2. The history of Emoji.
No one imagined that the “smiling faces” introduced by the Japanese designer Shigetaka Kurita in 1998 would widely be used in e-mails, web pages, and social media. Now, you can save time and effort expressing ideas and emotions in words; Emoji can do it easily in just two clicks.
The word “Emoji” is a Japanese term that means “symbolic images” or “smiling faces”. The first set of emoticons was created as part of the I-Mode features of the message to help facilitate e-communication and serve as a distinctive character feature for other services. Finally, emoticons have been very popular within a short time.
In the beginning, the Emoji list contained only 180 characters, and soon after, in 2010, large companies such as Google, Microsoft, Facebook, and Twitter launched their versions of Emoji. That was the actual beginning of Emoji to become part of our lives as human beings used in all social media platforms and apps.
In 2013, Oxford Dictionary included the word “Emoji” although its origin is Japanese due to the spread of its use among the people of the planet.

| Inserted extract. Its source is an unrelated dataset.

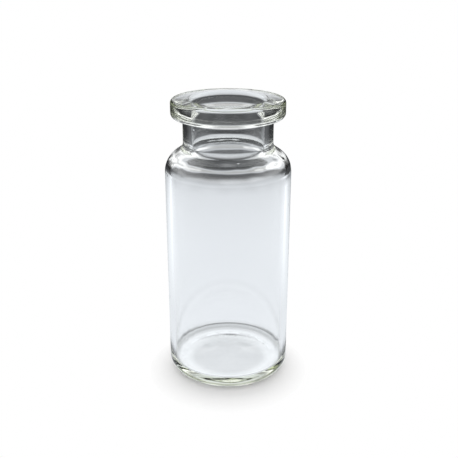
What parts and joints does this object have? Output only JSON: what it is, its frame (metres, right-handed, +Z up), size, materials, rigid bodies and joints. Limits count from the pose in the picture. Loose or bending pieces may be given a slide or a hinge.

The question that really bothers many and seeks an answer is Will Emoji become the language of the future?
3. Are emoticons a language?
The answer is NO and a BIG NO. Emoticons are not a language; They lack many features of time and context. Emoticons will never cover all aspects and rules for complex human communication.
Emoticons remain inconsistent independently without the presence of language. But they have become a kind of universal addition to all languages. When emoticons and words are combined, they can be useful.
4. Racism and Emoji
Reacting to criticism, which pointed out that there was no diversification in the skin colors that appeared in the “Emoji”. A wonderful humanitarian act in 2016 changed the design of “Emoji” that has been updated to include several color skins in respect to all ethnicities and groups.
5. Emoji and social media: Facebook and Twitter
Given the difference between Facebook and Twitter, Twitter experiences a quick change in language use in comparison to Facebook due to the different social groups and generations active there. Young users rely heavily on emotional symbols and this is seen also in older users. For example, all of us understand what a thumb up means, but there is a large configuration that is hard to understand and requires a lot of practice.
Will emoticons take a further step and become a real language in the future?